Но тем-то и дорога была Пушкину его "женка", что в отноше­ниях к царю она ни в малейшей мере не оказалась в эту пору из числа "всех". Гораздо сложнее были отношения Натальи Никола­евны с Дантесом. Даже самые искренние и горячие ее защитники, если они хотят хоть сколько-нибудь считаться с многочисленными и широко известными фактическими данными, не имеют возмож­ности утверждать, что она осталась холодна и равнодушна к столь пламенно и упорно выражаемой любви к ней молодого (он был ее ровесником) красавца француза. Да прибегать к "высокой лжи" здесь и ни к чему, ибо правда в данном случае не принижает, а мо­жет только возвысить жену поэта. Пушкин и сам в своем сокруши­тельном письме к Геккерну накануне дуэли пишет о "чувствах, ко­торые, быть может, и вызывала в ней эта великая и возвышенная страсть". Подтверждается это и более ранним письмом Дантеса к находившемуся тогда за границей Геккерну. В ответ на его страст­ные домогательства Наталья Николаевна призналась в любви к не­му, но твердо сказала, что останется верна своему долгу.
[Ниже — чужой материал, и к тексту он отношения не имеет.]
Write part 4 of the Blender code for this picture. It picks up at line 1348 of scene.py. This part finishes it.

Произошло то, что предвидел Пушкин, делясь накануне пред­ложения им Натали своей руки с ее матерью очень тревоживши­ми его думами о будущей семейной жизни. И предвидел потому, что считал это естественным, даже, так сказать, в той же мере, как, скажем, вспыхнувшее чувство юной Татьяны: "Пришла пора - она влюбилась". Придет пора, когда разница возрастов и многое иное скажется резче, и, блистающая молодостью, окруженная всеоб­щим поклонением, упоенная успехами, жена обратит свои помыс­лы к другому. Это природное, естественное и произошло. Но его "прелесть", его мадонна сумела (то, чего в письме 1830 г. он не предполагал) устоять перед этим, это преодолеть.
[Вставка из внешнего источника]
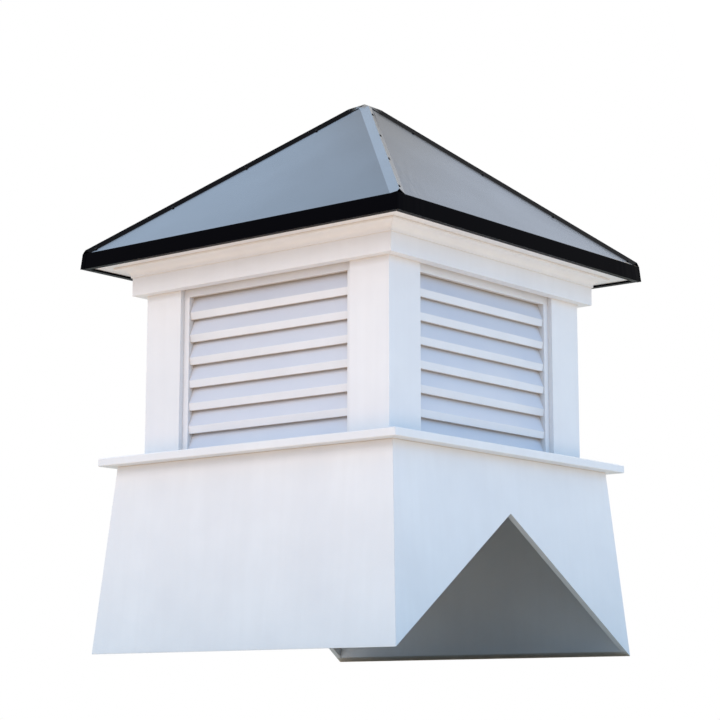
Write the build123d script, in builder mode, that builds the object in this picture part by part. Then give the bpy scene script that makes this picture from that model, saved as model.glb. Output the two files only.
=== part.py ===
"""Square louvered roof cupola: notched flared base, ledge, corner posts, louvers, frieze, crown and hipped metal roof.

Millimetres, +Z up. The origin lies under the centre, level with the lowest edges of the base.
The two side panels (left and right) carry the notch that straddles the ridge of the building,
so that ridge runs along X; the front panel faces -Y.
"""
import os
from math import atan, cos, radians, sqrt, tan

from build123d import *

os.makedirs("parts", exist_ok=True)

# Base: four flared boards
base_height = 337.0
base_flare = 27.5
base_board = 12.0
ridge_pitch = 34.4

# Ledge: four flat boards on top of the base
ledge_margin = 59.0
ledge_nosing = 25.0
ledge_thickness = 15.0
ledge_shelf = 5.5
ledge_round = 2.0

# Corner posts: one L-shaped board each
body_half = 285.0
post_width = 86.0
post_board = 9.5

# Frieze, crown and soffit
frieze_drop = 302.0
frieze_height = 34.0
frieze_thickness = 20.0
crown_height = 18.0
crown_foot = 2.5
crown_foot_height = 3.5
crown_projection = 25.0
crown_fillet = 4.0
soffit_shelf = 1.5
soffit_thickness = 9.5

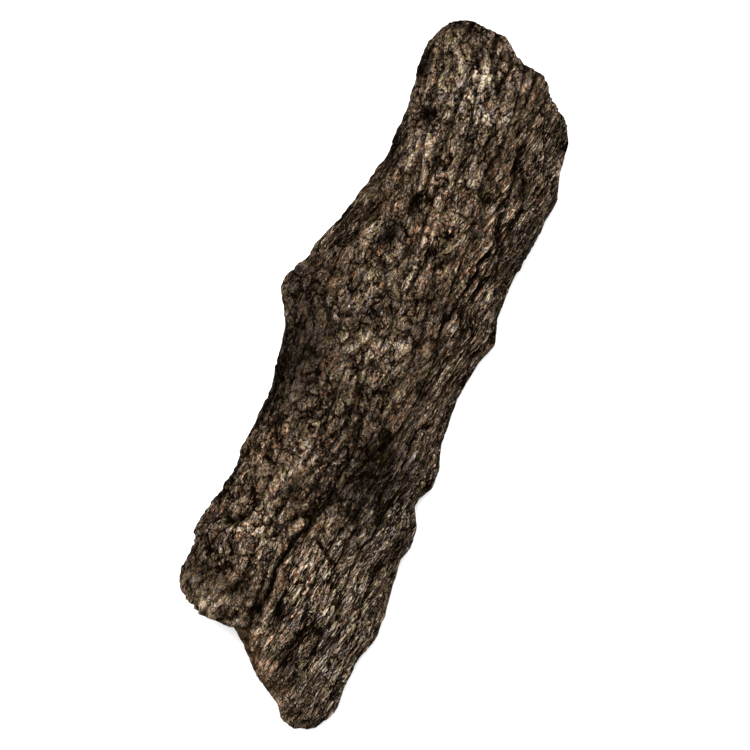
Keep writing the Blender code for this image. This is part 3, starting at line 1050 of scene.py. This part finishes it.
def build_floor():
    """A pale floor."""
    mesh = bpy.data.meshes.new("floor")
    corners = [(-1, -1), (1, -1), (1, 1), (-1, 1)]
    mesh.from_pydata([(x * FLOOR_REACH, y * FLOOR_REACH, 0) for x, y in corners], [], [(0, 1, 2, 3)])
    material = bpy.data.materials.new("floor")
    material.use_nodes = True
    dull_shader(material.node_tree, 0.9).inputs["Base Color"].default_value = FLOOR_COLOUR
    mesh.materials.append(material)
    floor = bpy.data.objects.new("floor", mesh)
    bpy.context.scene.collection.objects.link(floor)


LIGHT_PLACE = (-0.28, 0.33, 1.7)
LIGHT_SIZE = 1.6
LIGHT_POWER = 86.0
SURROUND_STRENGTH = 0.50


def build_light():
    """A square soft light above, which faces the middle of the slab, and an even white surround."""
    light = bpy.data.lights.new("overhead", "AREA")
    light.shape = "SQUARE"
    light.size = LIGHT_SIZE
    light.energy = LIGHT_POWER
    lamp = bpy.data.objects.new("overhead", light)
    lamp.location = LIGHT_PLACE
    lamp.rotation_euler = (-Vector(LIGHT_PLACE)).to_track_quat("-Z", "Y").to_euler()
    bpy.context.scene.collection.objects.link(lamp)
    world = bpy.data.worlds.new("surround")
    world.use_nodes = True
    background = world.node_tree.nodes["Background"]
    background.inputs["Color"].default_value = (1, 1, 1, 1)
    background.inputs["Strength"].default_value = SURROUND_STRENGTH
    bpy.context.scene.world = world
    bpy.context.scene.view_settings.view_transform = "Standard"
    bpy.context.scene.view_settings.look = "None"


# The camera looks straight down from far away, turned so that the slab leans to the right. The view's
# width is measured at the height of the slab's outline.
CAMERA_TURN = 21.7
CAMERA_HEIGHT = 2.015
OUTLINE_HEIGHT = 0.015
VIEW_WIDTH = 0.528
VIEW_CENTRE = (0.0047, -0.00165)
SENSOR_WIDTH = 36.0


def build_camera():
    """The camera that sees the slab as the photograph does."""
    data = bpy.data.cameras.new("camera")
    data.sensor_width = SENSOR_WIDTH
    data.lens = SENSOR_WIDTH * (CAMERA_HEIGHT - OUTLINE_HEIGHT) / VIEW_WIDTH
    data.clip_end = 20.0
    camera = bpy.data.objects.new("camera", data)
    camera.location = (*VIEW_CENTRE, CAMERA_HEIGHT)
    camera.rotation_euler = (0, 0, np.radians(CAMERA_TURN))
    bpy.context.scene.collection.objects.link(camera)
    bpy.context.scene.camera = camera


build_bark()
build_floor()
build_light()
build_camera()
Из публикуемого в настоящей книге эпистолярного наследия Натальи Николаевны драгоценнее всего отрывок из письма ее к Д. Н. Гончарову, написанного месяца через два после рождения в семье четвертого ребенка, дочки Наташи, и в самый разгар ее, условно говоря, "романа" с Дантесом. Сообщая брату, стоящему во главе гончаровского дела, об очень трудном материальном поло­жении семьи и прося его и мать (она так и не вернула Пушкину его расходов на приданое) помочь ей, Наталья Николаевна замечает: "Мне очень не хочется беспокоить мужа всеми своими мелкими хозяйственными хлопотами, и без того я вижу, как он печален, по­давлен, не может спать по ночам, и следственно, в таком настроении­ не в состоянии работать... чтобы он мог сочинять, голова его должна быть свободна". В этих немногих строках светится то пре­красное, что Пушкин любил в ней даже более ее прекрасного лица.